Trying our hardest not to smirk at the air hostesses'/customs officers'/duty-free shop assistants' accents we arrived in Auckland with a mixed sense of excitement and relief - excitement at the prospect of a new life on the beach with Liv's family and relief that the ocean of paper work wider than the Tasman was now behind us. After a lift with Hudson from the airport through the darkness and the rain we arrived at 23 Ocean View Road where two very proud grandparents met their first grandchild for the very first time. There was hugs and well dones and isn't this greats and lots of smiling followed by a tasty roast.
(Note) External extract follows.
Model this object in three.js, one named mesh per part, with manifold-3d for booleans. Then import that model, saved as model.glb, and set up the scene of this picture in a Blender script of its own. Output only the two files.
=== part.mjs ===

That night we climbed into bed with full tummies, the sound of the ocean in our ears and the quiet sighs of a dreaming Lucy in a cane bassinet beside us.

Since then we have:
  • Bought a fancy car - it's red and it goes really fast, not very us but cars are so cheap here, something to do with not having a domestic auto-manufacturing plant to compete with imports so there is no tax on import Japanese cars.
  • Built a dam with Pola (Liv's cousin from Sydney) in one of the creeks that runs across the beach.
  • Watched a little too much SKY TV - this has to stop immediately.
  • Read stacks of old books - the walls of this old house is lined with well loved volumes - I think the owners use them for insulating the walls (currently reading Thomas More's 'A Dialogue of Comfort Against Tribulation').
  • Eaten feijoa cereal like it's going out of fashion.
  • Watched rain fall in sheets on the South Pacific Ocean.
  • Found hermit crabs in rock pools.
  • Giggled uncontrollably at the New Zealand accent while watching the news.

Two things I need to see before I leave this place is molten lava and grinding glaciers, I am told the land of the long white cloud can deliver both.